[Saved entries]

::::

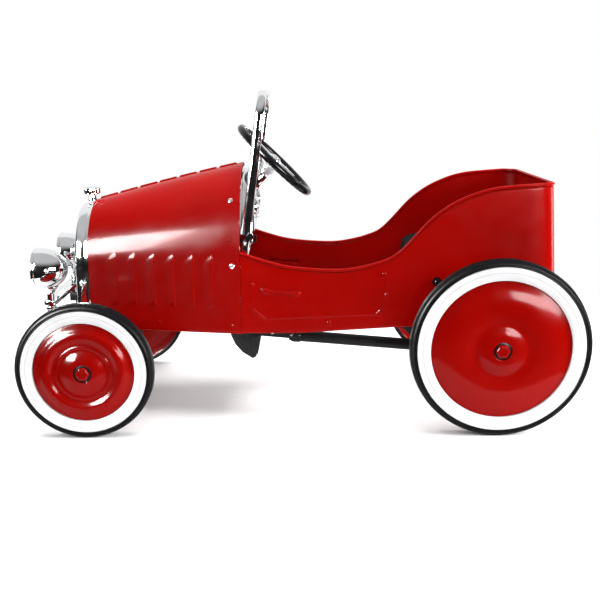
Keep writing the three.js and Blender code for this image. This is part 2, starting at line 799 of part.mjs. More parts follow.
// The rod runs from the pedal arm to the crank pin: a flat eye, a tube and a bearing block.
function pushRod(side, crankPinZ) {
  const endX = REAR_WHEEL.x;
  const slope = (crankPinZ - ROD_PIN.z) / (endX - ROD_PIN.x);
  const zAt = (x) => ROD_PIN.z + slope * (x - ROD_PIN.x);
  const [e0, e1] = span(side, 67.4, 72.2);
  const eye = barY(9, ROD_PIN.x, ROD_PIN.z, e0, e1);
  const flat = plateXZ(
    [
      [ROD_PIN.x, zAt(ROD_PIN.x) - 6],
      [-10, zAt(-10) - 6],
      [-10, zAt(-10) + 6],
      [ROD_PIN.x, zAt(ROD_PIN.x) + 6],
    ],
    e0,
    e1,
  );
  const length = 218 / Math.cos(Math.atan(slope));
  const tubeGeometry = new THREE.CylinderGeometry(9.5, 9.5, length, 12, 1);
  tubeGeometry.rotateZ(Math.PI / 2);
  tubeGeometry.rotateY(-Math.atan(slope));
  tubeGeometry.translate(91, side * ROD_PLANE_Y, zAt(91));
  const [t0, t1] = span(side, 67, 73);
  const tail = plateXZ(
    [
      [190, zAt(190) - 7],
      [endX, crankPinZ - 7],
      [endX, crankPinZ + 7],
      [190, zAt(190) + 7],
    ],
    t0,
    t1,
  );
  const block = barY(12, endX, crankPinZ, t0, t1);
  return cut(join(eye, flat, solidOf(tubeGeometry), tail, block), rodEyeBore(side));
}

function rodEyeBore(side) {
  const [y0, y1] = span(side, 60, 80);
  return barY(4.4, ROD_PIN.x, ROD_PIN.z, y0, y1, 12);
}

function crankWeb(y0, y1, pinZ) {
  const { x, radius } = REAR_WHEEL;
  const half = 8;
  const low = Math.min(pinZ, radius);
  const high = Math.max(pinZ, radius);
  return join(
    box(x - half, x + half, y0, y1, low, high),
    barY(half, x, low, y0, y1),
    barY(half, x, high, y0, y1),
  );
}

function crankOuter(side, pinZ) {
  const [a0, a1] = span(side, 75, CAP_OUTER_Y - 14);
  const [w0, w1] = span(side, 75, 81);
  const [p0, p1] = span(side, 73.6, 76);
  return join(
    barY(AXLE_RADIUS, REAR_WHEEL.x, REAR_WHEEL.radius, a0, a1),
    crankWeb(w0, w1, pinZ),
    barY(5, REAR_WHEEL.x, pinZ, p0, p1),
  );
}

function crankCentre(pinZ) {
  const pieces = [barY(AXLE_RADIUS, REAR_WHEEL.x, REAR_WHEEL.radius, -60, 60)];
  for (const [name, side] of SIDES) {
    const [w0, w1] = span(side, 59, 65);
    const [p0, p1] = span(side, 64, 66.4);
    pieces.push(crankWeb(w0, w1, pinZ[name]), barY(5, REAR_WHEEL.x, pinZ[name], p0, p1));
  }
  return join(...pieces);
}

const CRANK_PIN_Z = {
  left: REAR_WHEEL.radius - CRANK_THROW,
  right: REAR_WHEEL.radius + CRANK_THROW,
};

function axleBracket(side) {
  const { x, radius } = REAR_WHEEL;
  const [y0, y1] = span(side, 93.7, 97.7);
  const plate = plateXZ(
    [
      [152, 176],
      [152, 156],
      [178, 132],
      [262, 122],
      [x - 14, 120],
      [x + 14, 120],
      [356, 150],
      [356, 176],
    ],
    y0,
    y1,
  );
  const [b0, b1] = span(side, 86, 97.7);
  const boss = barY(14, x, radius, b0, b1);
  const [h0, h1] = span(side, 80, 120);
  return cut(join(plate, boss), barY(AXLE_RADIUS + 0.4, x, radius, h0, h1));
}

for (const [name, side] of SIDES) {
  piece(`pedal_arm_${name}`, pedalArm(side), BLACK_STEEL);
  piece(`pedal_pad_${name}`, pedalPad(side), BLACK_RUBBER);
  piece(`push_rod_${name}`, pushRod(side, CRANK_PIN_Z[name]), BLACK_STEEL);
  piece(`crank_${name}`, crankOuter(side, CRANK_PIN_Z[name]), ZINC);
  piece(`axle_bracket_${name}`, axleBracket(side), BLACK_STEEL);
}
piece("crank_centre", crankCentre(CRANK_PIN_Z), ZINC);

// ---- Wheels -------------------------------------------------------------------------------

const TYRE_SIDES = 32;
const DISC_SIDES = 24;

// Profiles hold the radius and the distance from the inner side of the tyre.
function tyre(radius, discRadius) {
  const seat = discRadius - 3;
  const full = TYRE_OUTER_Y - TYRE_INNER_Y;
  const flat = (r) => acrossFlats(r, TYRE_SIDES);
  return ring(
    [
      [flat(seat), 3],
      [flat(discRadius + 6), 0],
      [flat(radius - 9), 1],
      [flat(radius - 2.5), 4.5],
      [flat(radius), 8],
      [flat(radius), full - 8],
      [flat(radius - 2.5), full - 3.5],
      [flat(radius - 10), full],
      [flat(discRadius + 2), full],
      [flat(seat), full - 3],
    ],
    TYRE_SIDES,
  );
}

// A pressed disc: hub boss, dome, valley, bulging shoulder and a flange inside the tyre.
function disc(discRadius) {
  const rear = discRadius > 100;
  const edge = discRadius - 3.5;
  const bore = acrossFlats(AXLE_RADIUS + 0.1, DISC_SIDES);
  const back = rear
    ? [[36, 20], [44, 20], [54, 27], [60, 28.6], [76, 28.2], [90, 25], [edge - 2, 19]]
    : [[34, 22.5], [45, 22.5], [51, 26.5], [56, 28.4], [62, 27.6], [69, 23], [edge - 2, 18.5]];
  const front = rear
    ? [[92, 28.6], [76, 31.6], [58, 31.8], [48, 27], [42, 23.5], [36, 24.5], [20, 28.5]]
    : [[68, 28.6], [62, 31], [56, 31.6], [50, 29], [45, 26], [36, 26.5], [20, 29]];
  return ring(
    [
      [bore, 3],
      [12, 3],
      [12, 18],
      ...back,
      [edge - 2, 3],
      [edge, 3],
      [edge, 22.5],
      ...front,
      [13, 29.5],
      [13, 24.5],
      [bore, 24.5],
    ],
    DISC_SIDES,
  );
}

function hubCap() {
  return turned(
    [
      [0, 21.3],
      [5, 21.3],
      [5, 24.8],
      [12, 24.8],
      [12, 32],
      [9, CAP_OUTER_Y - TYRE_INNER_Y],
      [0, CAP_OUTER_Y - TYRE_INNER_Y],
    ],
    12,
  );
}

for (const [end, wheel] of [
  ["front", FRONT_WHEEL],
  ["rear", REAR_WHEEL],
]) {
  for (const [name, side] of SIDES) {
    const group = new THREE.Group();
    group.position.set(wheel.x, side * TYRE_INNER_Y, wheel.radius);
    if (side < 0) group.rotation.z = Math.PI;
    car.add(group);
    piece(`tyre_${end}_${name}`, tyre(wheel.radius, wheel.discRadius), BLACK_RUBBER, group);
    piece(`disc_${end}_${name}`, disc(wheel.discRadius), RED, group);
    piece(`hub_cap_${end}_${name}`, hubCap(), RED, group);
  }
}

export default car;
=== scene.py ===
"""The look of the pedal car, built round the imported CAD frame.

Lengths are millimetres in the row frame: +Z up, -X to the front, -Y to the camera's side. Each mesh
is scaled to metres as it is made, and each piece rides on its CAD body. Only the floor, the lights
and the camera are placed in metres."""

from math import acos, asin, atan2, cos, exp, floor, hypot, pi, radians, sin, sqrt, tan, tau

import bmesh
import bpy
from mathutils import Matrix, Vector


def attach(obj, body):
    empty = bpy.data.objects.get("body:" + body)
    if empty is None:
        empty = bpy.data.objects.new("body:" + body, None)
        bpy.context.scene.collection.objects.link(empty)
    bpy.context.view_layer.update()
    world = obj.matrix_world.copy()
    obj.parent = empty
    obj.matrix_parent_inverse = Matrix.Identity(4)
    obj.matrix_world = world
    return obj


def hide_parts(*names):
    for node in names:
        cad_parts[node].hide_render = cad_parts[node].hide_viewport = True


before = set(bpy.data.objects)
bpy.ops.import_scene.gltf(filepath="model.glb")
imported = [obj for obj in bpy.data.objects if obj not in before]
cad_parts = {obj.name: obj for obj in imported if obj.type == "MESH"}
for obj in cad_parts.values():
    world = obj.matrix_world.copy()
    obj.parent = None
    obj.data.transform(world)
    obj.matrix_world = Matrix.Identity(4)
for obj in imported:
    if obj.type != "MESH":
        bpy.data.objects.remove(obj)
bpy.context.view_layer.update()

MM = 0.001
SIDES = (("left", -1), ("right", 1))

# ---- Points and curves ----


def smoothstep(low, high, value):
    t = min(max((value - low) / (high - low), 0.0), 1.0)
    return t * t * (3 - 2 * t)


def lerp(points, x):
    """The straight line through (x, z) points, read at x."""
    for (x0, z0), (x1, z1) in zip(points, points[1:]):
        if x <= x1:
            return z0 + (z1 - z0) * (x - x0) / (x1 - x0)
    return points[-1][1]


def spline(points, steps=6, closed=False):
    """A smooth curve through points of any dimension."""
    pts = [Vector(p) for p in points]
    n = len(pts)
    out = []
    for i in range(n if closed else n - 1):
        p1, p2 = pts[i], pts[(i + 1) % n]
        p0 = pts[i - 1] if closed or i > 0 else p1 * 2 - p2
        p3 = pts[(i + 2) % n] if closed or i + 2 < n else p2 * 2 - p1
        for k in range(steps):
            t = k / steps
            curve = p1 * 2 + (p2 - p0) * t + (p0 * 2 - p1 * 5 + p2 * 4 - p3) * t * t
            out.append(0.5 * (curve + (p1 * 3 - p0 - p2 * 3 + p3) * t**3))
    if not closed:
        out.append(pts[-1])
    return [tuple(p) for p in out]


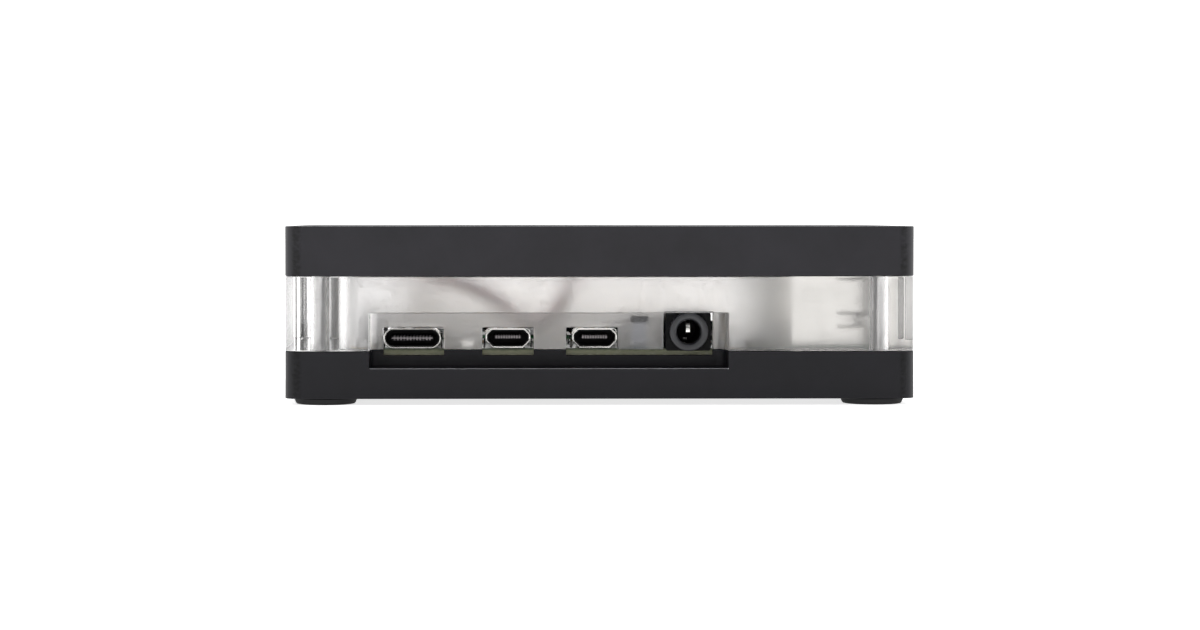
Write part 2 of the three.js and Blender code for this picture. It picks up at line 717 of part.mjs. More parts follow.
const PLUG = { x: -27.97, y: 25.77, width: 5.0, depth: 2.4, bottom: SEAT + HEADER_HEIGHT + 0.15, top: 18.9 };

function fanPlug() {
  const { x, y, width, depth, bottom, top } = PLUG;
  const hole = (side) => block(x + side * PIN_PITCH / 2, y, 1.2, 1.2, bottom - 1, PIN_TOP + 0.4);
  return cut(block(x, y, width, depth, bottom, top), hole(-1), hole(1));
}

// The leads run from the plug round the fan, hang in a slack loop before the processor, and rise to
// the fan's front side.
const RED_LEAD_ROUTE = [
  [-29.24, 25.77, 18.95],
  [-29.24, 25.6, 20.6],
  [-29.4, 23.2, 22.6],
  [-30.0, 17.0, 22.4],
  [-30.6, 8.0, 21.6],
  [-30.0, -2.0, 20.6],
  [-26.6, -10.6, 19.6],
  [-21.0, -13.6, 18.2],
  [-15.6, -14.0, 16.0],
  [-12.4, -14.0, 13.5],
  [-10.0, -14.0, 12.4],
  [-7.6, -14.0, 13.4],
  [-5.6, -14.0, 15.9],
  [-3.6, -13.8, 18.6],
  [-1.6, -12.8, 21.2],
  [-0.9, -10.85, 21.9],
];
const BLACK_LEAD_ROUTE = [
  [-26.7, 25.77, 18.95],
  [-26.7, 25.6, 20.6],
  [-26.9, 23.2, 22.6],
  [-27.6, 17.0, 22.4],
  [-28.4, 8.0, 21.6],
  [-28.2, -2.0, 20.6],
  [-25.0, -9.4, 18.9],
  [-20.2, -12.1, 17.2],
  [-15.2, -12.5, 14.9],
  [-12.2, -12.5, 13.0],
  [-9.6, -12.5, 12.2],
  [-6.9, -12.5, 13.1],
  [-4.6, -12.5, 15.4],
  [-4.0, -12.5, 18.4],
  [-3.6, -12.0, 20.8],
  [-3.2, -10.85, 21.5],
];

function lead(route) {
  const curve = new THREE.CatmullRomCurve3(route.map((point) => new THREE.Vector3(...point)));
  const section = new THREE.Shape();
  section.absarc(0, 0, LEAD_RADIUS, 0, 2 * Math.PI);
  const geometry = new THREE.ExtrudeGeometry(section, { steps: LEAD_STEPS, extrudePath: curve, curveSegments: 4 });
  return toSolid(geometry);
}

// ---------- the assembly ----------

addPiece('bottom_shell', bottomShell(), BLACK_ACETAL);
addPiece('middle_frame', middleFrame(), CLEAR_ACRYLIC);
addPiece('top_cover', topCover(), BLACK_ACETAL);
for (const [corner, sideX, sideY] of CORNERS) {
  addPiece(`case_screw_${corner}`, caseScrew(sideX * SCREW_X, sideY * SCREW_Y), STEEL);
  addPiece(`threaded_insert_${corner}`, threadedInsert(sideX * SCREW_X, sideY * SCREW_Y), BRASS);
  const foot = rod(sideX * FOOT_X, sideY * FOOT_Y, 0, FOOT_TOP, FOOT_RADIUS, 32, FOOT_BOTTOM_RADIUS);
  addPiece(`rubber_foot_${corner}`, foot, BLACK_RUBBER);
}

addPiece('circuit_board', circuitBoard(), GREEN_BOARD);
holePlaces.forEach(([x, y], i) => addPiece(`board_screw_${i + 1}`, boardScrew(x, y), STEEL));
addPiece('power_port_shell', powerShell(), STEEL);
addPiece('power_port_insert', powerInsert(), BLACK_PLASTIC);
addPiece('video_port_left_shell', videoShell(VIDEO_LEFT_X), STEEL);
addPiece('video_port_left_insert', videoInsert(VIDEO_LEFT_X), BLACK_PLASTIC);
addPiece('video_port_right_shell', videoShell(VIDEO_RIGHT_X), STEEL);
addPiece('video_port_right_insert', videoInsert(VIDEO_RIGHT_X), BLACK_PLASTIC);
addPiece('audio_jack_body', audioBody(), BLACK_PLASTIC);
addPiece('audio_jack_contact', audioContact(), STEEL);
['front', 'rear'].forEach((place, i) => {
  addPiece(`data_port_${place}_shell`, dataShell(DATA_SOCKET.centres[i]), STEEL);
  addPiece(`data_port_${place}_insert`, dataInsert(DATA_SOCKET.centres[i]), BLACK_PLASTIC);
});
addPiece('network_port_shield', networkShield(), STEEL);
addPiece('network_port_insert', networkInsert(), BLACK_PLASTIC);
addPiece('pin_header', pinHeader(MAIN_HEADER), GOLD);
addPiece('small_header', pinHeader(SMALL_HEADER), GOLD);
addPiece('processor', processor(), STEEL);
addPiece('memory_chip', block(4.0, 4.5, 10, 14.5, SEAT, SEAT + 1.0), CHIP_BLACK);
addPiece('data_hub_chip', block(20.5, -1.0, 8, 8, SEAT, SEAT + 0.9), CHIP_BLACK);
addPiece('network_chip', block(20.5, 9.5, 6, 6, SEAT, SEAT + 0.9), CHIP_BLACK);
addPiece('power_chip', block(-31.0, -14.0, 5, 5, SEAT, SEAT + 0.9), CHIP_BLACK);
addPiece('wireless_shield', wirelessShield(), STEEL);
addPiece('camera_connector_body', ribbonBody(CAMERA_RIBBON), WHITE_PLASTIC);
addPiece('camera_connector_latch', ribbonLatch(CAMERA_RIBBON), BLACK_PLASTIC);
addPiece('display_connector_body', ribbonBody(DISPLAY_RIBBON), WHITE_PLASTIC);
addPiece('display_connector_latch', ribbonLatch(DISPLAY_RIBBON), BLACK_PLASTIC);
addPiece('card_socket', cardSocket(), STEEL);
addPiece('memory_card', memoryCard(), CHIP_BLACK);

addPiece('fan_frame', fanFrame(), BLACK_PLASTIC);
addPiece('fan_stator', fanStator(), COPPER);
addPiece('fan_rotor', fanRotor(), BLACK_PLASTIC);
fanScrewPlaces().forEach(([x, y], i) => addPiece(`fan_screw_${i + 1}`, fanScrew(x, y), DARK_STEEL));
addPiece('fan_plug', fanPlug(), BLACK_PLASTIC);
addPiece('fan_lead_red', lead(RED_LEAD_ROUTE), RED_SLEEVE);
addPiece('fan_lead_black', lead(BLACK_LEAD_ROUTE), BLACK_SLEEVE);

export default pieces;
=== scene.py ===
import math
import random

import bmesh
import bpy
from mathutils import Matrix, Vector


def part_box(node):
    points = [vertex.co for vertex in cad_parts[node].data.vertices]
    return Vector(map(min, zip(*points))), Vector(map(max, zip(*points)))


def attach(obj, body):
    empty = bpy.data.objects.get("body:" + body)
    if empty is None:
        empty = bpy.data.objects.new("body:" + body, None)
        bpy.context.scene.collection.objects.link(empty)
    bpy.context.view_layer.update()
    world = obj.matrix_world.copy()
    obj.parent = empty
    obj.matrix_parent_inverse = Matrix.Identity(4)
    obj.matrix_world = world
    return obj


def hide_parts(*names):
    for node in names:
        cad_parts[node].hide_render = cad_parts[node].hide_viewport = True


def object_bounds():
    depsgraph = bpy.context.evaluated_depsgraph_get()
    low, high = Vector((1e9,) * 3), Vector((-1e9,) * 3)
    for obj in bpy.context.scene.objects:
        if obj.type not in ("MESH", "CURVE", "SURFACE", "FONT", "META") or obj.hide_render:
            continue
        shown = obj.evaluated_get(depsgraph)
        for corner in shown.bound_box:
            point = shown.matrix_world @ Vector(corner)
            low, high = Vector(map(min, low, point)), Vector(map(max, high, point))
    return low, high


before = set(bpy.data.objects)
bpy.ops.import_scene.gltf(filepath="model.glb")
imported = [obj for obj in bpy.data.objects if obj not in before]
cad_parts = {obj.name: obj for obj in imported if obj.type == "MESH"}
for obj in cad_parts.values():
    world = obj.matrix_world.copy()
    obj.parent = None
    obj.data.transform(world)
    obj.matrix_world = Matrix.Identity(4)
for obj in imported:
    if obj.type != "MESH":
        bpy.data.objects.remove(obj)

CAD_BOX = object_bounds()
MM = 0.001
CASE = "case"
random.seed(7)


# ---------- small tools ----------

def box_mm(node):
    """A CAD node's lowest and highest corners in millimetres."""
    low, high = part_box(node)
    return low / MM, high / MM


def span(node):
    """A CAD node's centre and size in millimetres."""
    low, high = box_mm(node)
    return (low + high) / 2, high - low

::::

:: GOAL ::
Repeat exactly, and only, the lines from the line with "shown = obj.evaluated_get(depsgraph)" through the end of the listing above, both ends included.

:: OUTPUT ::
        shown = obj.evaluated_get(depsgraph)
        for corner in shown.bound_box:
            point = shown.matrix_world @ Vector(corner)
            low, high = Vector(map(min, low, point)), Vector(map(max, high, point))
    return low, high


before = set(bpy.data.objects)
bpy.ops.import_scene.gltf(filepath="model.glb")
imported = [obj for obj in bpy.data.objects if obj not in before]
cad_parts = {obj.name: obj for obj in imported if obj.type == "MESH"}
for obj in cad_parts.values():
    world = obj.matrix_world.copy()
    obj.parent = None
    obj.data.transform(world)
    obj.matrix_world = Matrix.Identity(4)
for obj in imported:
    if obj.type != "MESH":
        bpy.data.objects.remove(obj)

CAD_BOX = object_bounds()
MM = 0.001
CASE = "case"
random.seed(7)


# ---------- small tools ----------

def box_mm(node):
    """A CAD node's lowest and highest corners in millimetres."""
    low, high = part_box(node)
    return low / MM, high / MM


def span(node):
    """A CAD node's centre and size in millimetres."""
    low, high = box_mm(node)
    return (low + high) / 2, high - low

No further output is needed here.